* **Supplied data**
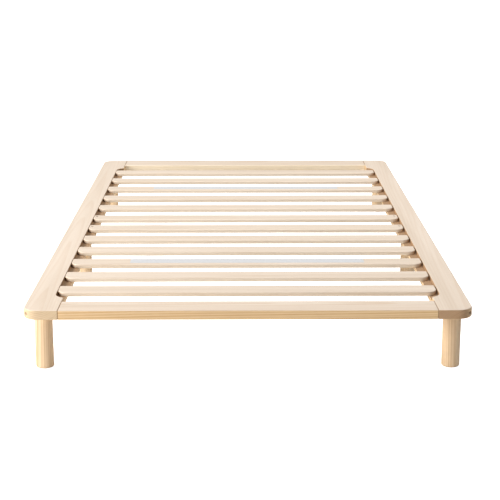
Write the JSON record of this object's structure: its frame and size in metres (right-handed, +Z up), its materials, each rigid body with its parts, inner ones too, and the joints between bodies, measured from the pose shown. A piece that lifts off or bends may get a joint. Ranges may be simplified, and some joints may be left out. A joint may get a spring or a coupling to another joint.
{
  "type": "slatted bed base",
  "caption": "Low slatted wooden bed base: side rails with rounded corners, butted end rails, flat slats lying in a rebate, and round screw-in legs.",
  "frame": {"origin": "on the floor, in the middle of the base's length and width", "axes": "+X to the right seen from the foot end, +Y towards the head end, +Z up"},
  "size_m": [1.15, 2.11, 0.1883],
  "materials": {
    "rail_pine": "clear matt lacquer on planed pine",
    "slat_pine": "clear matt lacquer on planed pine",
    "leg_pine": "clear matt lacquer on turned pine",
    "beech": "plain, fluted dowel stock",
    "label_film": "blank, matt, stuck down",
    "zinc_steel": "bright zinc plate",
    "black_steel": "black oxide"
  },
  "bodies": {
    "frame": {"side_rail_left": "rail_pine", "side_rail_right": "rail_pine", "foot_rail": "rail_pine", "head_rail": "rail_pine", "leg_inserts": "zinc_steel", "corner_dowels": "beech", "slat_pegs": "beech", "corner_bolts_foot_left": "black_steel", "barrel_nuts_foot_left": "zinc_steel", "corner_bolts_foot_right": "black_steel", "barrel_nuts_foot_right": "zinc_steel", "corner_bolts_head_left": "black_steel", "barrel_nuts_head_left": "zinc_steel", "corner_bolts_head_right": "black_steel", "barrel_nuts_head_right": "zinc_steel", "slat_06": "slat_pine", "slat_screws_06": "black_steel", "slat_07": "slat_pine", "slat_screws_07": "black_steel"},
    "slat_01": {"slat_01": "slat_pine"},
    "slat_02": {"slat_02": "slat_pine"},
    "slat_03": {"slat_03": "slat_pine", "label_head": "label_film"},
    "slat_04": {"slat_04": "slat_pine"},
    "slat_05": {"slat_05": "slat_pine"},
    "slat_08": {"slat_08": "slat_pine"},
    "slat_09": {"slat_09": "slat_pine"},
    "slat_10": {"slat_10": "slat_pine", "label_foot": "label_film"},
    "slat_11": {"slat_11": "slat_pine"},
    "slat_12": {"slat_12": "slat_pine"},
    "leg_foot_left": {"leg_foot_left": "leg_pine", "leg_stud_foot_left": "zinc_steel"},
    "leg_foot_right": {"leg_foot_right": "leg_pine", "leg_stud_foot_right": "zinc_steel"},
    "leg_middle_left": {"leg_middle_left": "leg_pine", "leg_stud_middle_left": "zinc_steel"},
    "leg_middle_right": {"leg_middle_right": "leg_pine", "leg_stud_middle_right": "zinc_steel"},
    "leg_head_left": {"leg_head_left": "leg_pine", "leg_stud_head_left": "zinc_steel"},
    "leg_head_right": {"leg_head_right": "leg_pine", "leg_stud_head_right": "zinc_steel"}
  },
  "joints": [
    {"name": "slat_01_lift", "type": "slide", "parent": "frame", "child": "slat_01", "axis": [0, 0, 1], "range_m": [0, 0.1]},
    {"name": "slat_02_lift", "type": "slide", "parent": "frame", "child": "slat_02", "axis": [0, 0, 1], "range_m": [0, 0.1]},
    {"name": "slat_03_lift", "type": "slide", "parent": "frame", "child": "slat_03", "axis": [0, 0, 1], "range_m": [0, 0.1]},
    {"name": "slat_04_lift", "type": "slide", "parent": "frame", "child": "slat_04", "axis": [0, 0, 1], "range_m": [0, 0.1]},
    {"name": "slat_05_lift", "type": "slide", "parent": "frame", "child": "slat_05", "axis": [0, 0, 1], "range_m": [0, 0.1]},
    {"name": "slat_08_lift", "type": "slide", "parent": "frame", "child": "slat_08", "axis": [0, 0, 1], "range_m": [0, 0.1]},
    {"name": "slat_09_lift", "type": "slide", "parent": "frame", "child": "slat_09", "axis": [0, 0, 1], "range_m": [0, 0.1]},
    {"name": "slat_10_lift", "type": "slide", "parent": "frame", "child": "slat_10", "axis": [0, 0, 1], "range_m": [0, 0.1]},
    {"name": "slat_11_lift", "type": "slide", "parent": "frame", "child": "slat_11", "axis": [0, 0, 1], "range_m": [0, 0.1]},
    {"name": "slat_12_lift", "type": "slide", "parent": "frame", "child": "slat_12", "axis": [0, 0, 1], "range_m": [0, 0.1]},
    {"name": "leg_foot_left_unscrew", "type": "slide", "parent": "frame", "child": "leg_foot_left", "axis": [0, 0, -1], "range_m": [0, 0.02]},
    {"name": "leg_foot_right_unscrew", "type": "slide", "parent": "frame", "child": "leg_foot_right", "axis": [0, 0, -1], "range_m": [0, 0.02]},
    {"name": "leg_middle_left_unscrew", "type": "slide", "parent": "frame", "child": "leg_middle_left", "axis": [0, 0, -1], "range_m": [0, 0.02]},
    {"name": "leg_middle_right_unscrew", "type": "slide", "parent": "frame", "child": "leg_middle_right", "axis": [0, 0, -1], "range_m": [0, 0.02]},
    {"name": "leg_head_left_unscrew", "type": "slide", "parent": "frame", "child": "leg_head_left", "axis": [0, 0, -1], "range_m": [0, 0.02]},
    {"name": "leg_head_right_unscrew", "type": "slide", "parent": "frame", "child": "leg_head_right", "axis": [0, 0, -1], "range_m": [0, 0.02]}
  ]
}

* **Set exercise**
Reproduce the listing in full. Keep it exactly as written.

* **Output for this exercise**
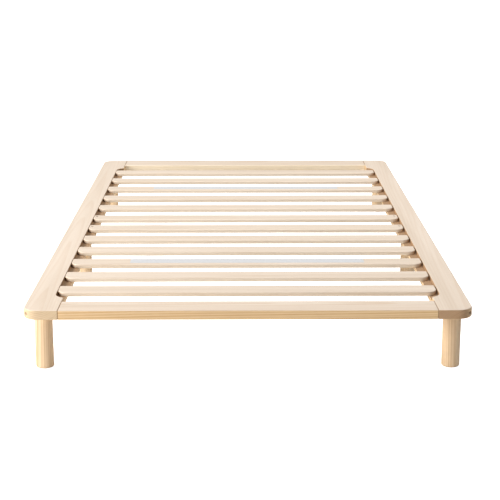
Write the JSON record of this object's structure: its frame and size in metres (right-handed, +Z up), its materials, each rigid body with its parts, inner ones too, and the joints between bodies, measured from the pose shown. A piece that lifts off or bends may get a joint. Ranges may be simplified, and some joints may be left out. A joint may get a spring or a coupling to another joint.
{
  "type": "slatted bed base",
  "caption": "Low slatted wooden bed base: side rails with rounded corners, butted end rails, flat slats lying in a rebate, and round screw-in legs.",
  "frame": {"origin": "on the floor, in the middle of the base's length and width", "axes": "+X to the right seen from the foot end, +Y towards the head end, +Z up"},
  "size_m": [1.15, 2.11, 0.1883],
  "materials": {
    "rail_pine": "clear matt lacquer on planed pine",
    "slat_pine": "clear matt lacquer on planed pine",
    "leg_pine": "clear matt lacquer on turned pine",
    "beech": "plain, fluted dowel stock",
    "label_film": "blank, matt, stuck down",
    "zinc_steel": "bright zinc plate",
    "black_steel": "black oxide"
  },
  "bodies": {
    "frame": {"side_rail_left": "rail_pine", "side_rail_right": "rail_pine", "foot_rail": "rail_pine", "head_rail": "rail_pine", "leg_inserts": "zinc_steel", "corner_dowels": "beech", "slat_pegs": "beech", "corner_bolts_foot_left": "black_steel", "barrel_nuts_foot_left": "zinc_steel", "corner_bolts_foot_right": "black_steel", "barrel_nuts_foot_right": "zinc_steel", "corner_bolts_head_left": "black_steel", "barrel_nuts_head_left": "zinc_steel", "corner_bolts_head_right": "black_steel", "barrel_nuts_head_right": "zinc_steel", "slat_06": "slat_pine", "slat_screws_06": "black_steel", "slat_07": "slat_pine", "slat_screws_07": "black_steel"},
    "slat_01": {"slat_01": "slat_pine"},
    "slat_02": {"slat_02": "slat_pine"},
    "slat_03": {"slat_03": "slat_pine", "label_head": "label_film"},
    "slat_04": {"slat_04": "slat_pine"},
    "slat_05": {"slat_05": "slat_pine"},
    "slat_08": {"slat_08": "slat_pine"},
    "slat_09": {"slat_09": "slat_pine"},
    "slat_10": {"slat_10": "slat_pine", "label_foot": "label_film"},
    "slat_11": {"slat_11": "slat_pine"},
    "slat_12": {"slat_12": "slat_pine"},
    "leg_foot_left": {"leg_foot_left": "leg_pine", "leg_stud_foot_left": "zinc_steel"},
    "leg_foot_right": {"leg_foot_right": "leg_pine", "leg_stud_foot_right": "zinc_steel"},
    "leg_middle_left": {"leg_middle_left": "leg_pine", "leg_stud_middle_left": "zinc_steel"},
    "leg_middle_right": {"leg_middle_right": "leg_pine", "leg_stud_middle_right": "zinc_steel"},
    "leg_head_left": {"leg_head_left": "leg_pine", "leg_stud_head_left": "zinc_steel"},
    "leg_head_right": {"leg_head_right": "leg_pine", "leg_stud_head_right": "zinc_steel"}
  },
  "joints": [
    {"name": "slat_01_lift", "type": "slide", "parent": "frame", "child": "slat_01", "axis": [0, 0, 1], "range_m": [0, 0.1]},
    {"name": "slat_02_lift", "type": "slide", "parent": "frame", "child": "slat_02", "axis": [0, 0, 1], "range_m": [0, 0.1]},
    {"name": "slat_03_lift", "type": "slide", "parent": "frame", "child": "slat_03", "axis": [0, 0, 1], "range_m": [0, 0.1]},
    {"name": "slat_04_lift", "type": "slide", "parent": "frame", "child": "slat_04", "axis": [0, 0, 1], "range_m": [0, 0.1]},
    {"name": "slat_05_lift", "type": "slide", "parent": "frame", "child": "slat_05", "axis": [0, 0, 1], "range_m": [0, 0.1]},
    {"name": "slat_08_lift", "type": "slide", "parent": "frame", "child": "slat_08", "axis": [0, 0, 1], "range_m": [0, 0.1]},
    {"name": "slat_09_lift", "type": "slide", "parent": "frame", "child": "slat_09", "axis": [0, 0, 1], "range_m": [0, 0.1]},
    {"name": "slat_10_lift", "type": "slide", "parent": "frame", "child": "slat_10", "axis": [0, 0, 1], "range_m": [0, 0.1]},
    {"name": "slat_11_lift", "type": "slide", "parent": "frame", "child": "slat_11", "axis": [0, 0, 1], "range_m": [0, 0.1]},
    {"name": "slat_12_lift", "type": "slide", "parent": "frame", "child": "slat_12", "axis": [0, 0, 1], "range_m": [0, 0.1]},
    {"name": "leg_foot_left_unscrew", "type": "slide", "parent": "frame", "child": "leg_foot_left", "axis": [0, 0, -1], "range_m": [0, 0.02]},
    {"name": "leg_foot_right_unscrew", "type": "slide", "parent": "frame", "child": "leg_foot_right", "axis": [0, 0, -1], "range_m": [0, 0.02]},
    {"name": "leg_middle_left_unscrew", "type": "slide", "parent": "frame", "child": "leg_middle_left", "axis": [0, 0, -1], "range_m": [0, 0.02]},
    {"name": "leg_middle_right_unscrew", "type": "slide", "parent": "frame", "child": "leg_middle_right", "axis": [0, 0, -1], "range_m": [0, 0.02]},
    {"name": "leg_head_left_unscrew", "type": "slide", "parent": "frame", "child": "leg_head_left", "axis": [0, 0, -1], "range_m": [0, 0.02]},
    {"name": "leg_head_right_unscrew", "type": "slide", "parent": "frame", "child": "leg_head_right", "axis": [0, 0, -1], "range_m": [0, 0.02]}
  ]
}